Pink flowers brighten shady and sunny locales and harmonize with blues and purples, and soften yellows, reds and oranges. These perennial pink flowers all take sun or part shade though some do better in one rather than the other and that is noted. These are listed in order of bloom time and take you through the summer.
Rosa Carolina
These native roses are awash with pink blooms in May or June depending on your location. The shrubs are suckering and bloom with a more informal, simpler rose than hybrid roses. They can grow in part shade or full sun but flower best in full sun. These roses also produce red rose hips in fall. These are not repeat blooming roses.
Milkweed
Sun loving pink butterfly weeds begin blooming in mid-June in the middle of the Chesapeake watershed and typically continue through July. On the left, is common milkweed (Asclepias syriaca). The pale pink spheres at eye level are really interesting and different. Common milkweed will grow in dry soils and reaches 6′ tall in a place it likes. In a place it likes, it may also spread aggressively. On the right is the more refined, shorter swamp milkweed (Asclepias incarnata) which grows in average or moist soils.
Coneflowers
Coneflowers (Echinacea purpurea) begin blooming in June and continue through August and often later. They are easy to grow, adapt to a range of soils including clay and do well in sun or part shade. They can grow in dry or average soil.

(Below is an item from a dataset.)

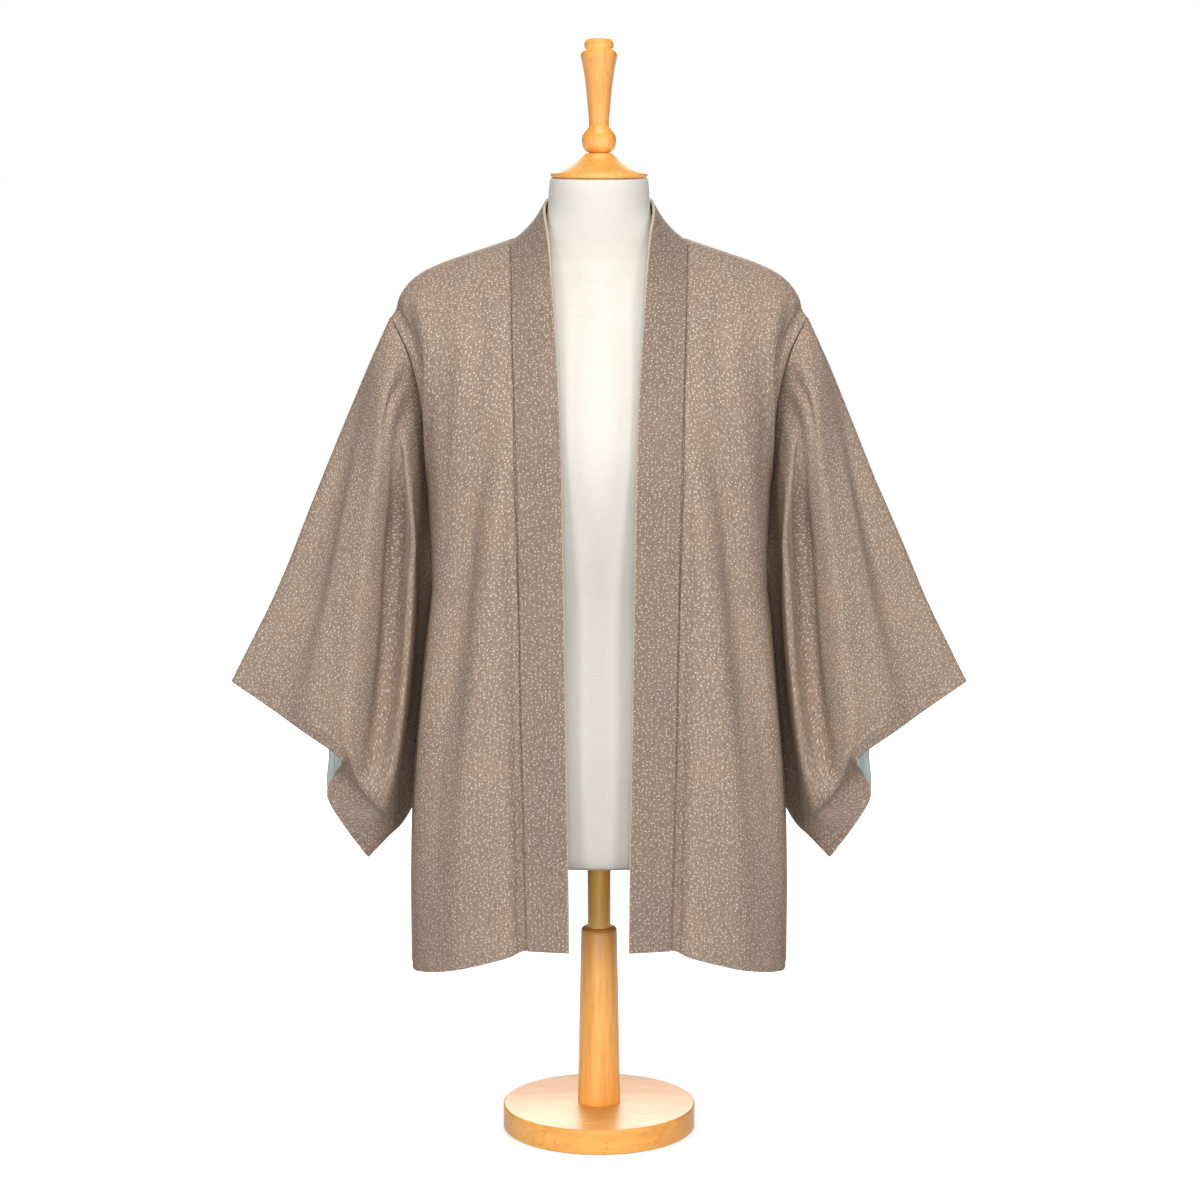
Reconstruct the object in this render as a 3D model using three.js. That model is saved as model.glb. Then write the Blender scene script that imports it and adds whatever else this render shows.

So easy!
Joe pye weed
Joe Pye weed (Eutrochium purpureum), a sun loving, part shade tolerating, tall perennial blooms from late June through August depending on where in the watershed you are. The pinkish blooms are butterfly magnets and make a great alternative to butterfly bush. These are tall, growing to 6 or 7 feet. If you need a smaller plant for your garden, there is a cultivar called Joe Pye weed ‘Little Joe’ (Eutrochium dubnium “Little Joe’) which only grows 4′ high.
Pink turtlehead
Pink turtlehead (Chelone lyonii) blooms in August in shade which is a great thing. Experts say it also will grow well in full sun so long as it has moist soil. Wherever you grow it, it does need moist soil.
Obedient plant
Obedient plant (Physostegia virginiana) grows to 3 to 4′ in full sun and blooms from June through September. The photo above was taken outside a church in Washington DC in mid-September. It’s easy to grow with average water and soil needs.
Native flowers can give you a positively pink summer!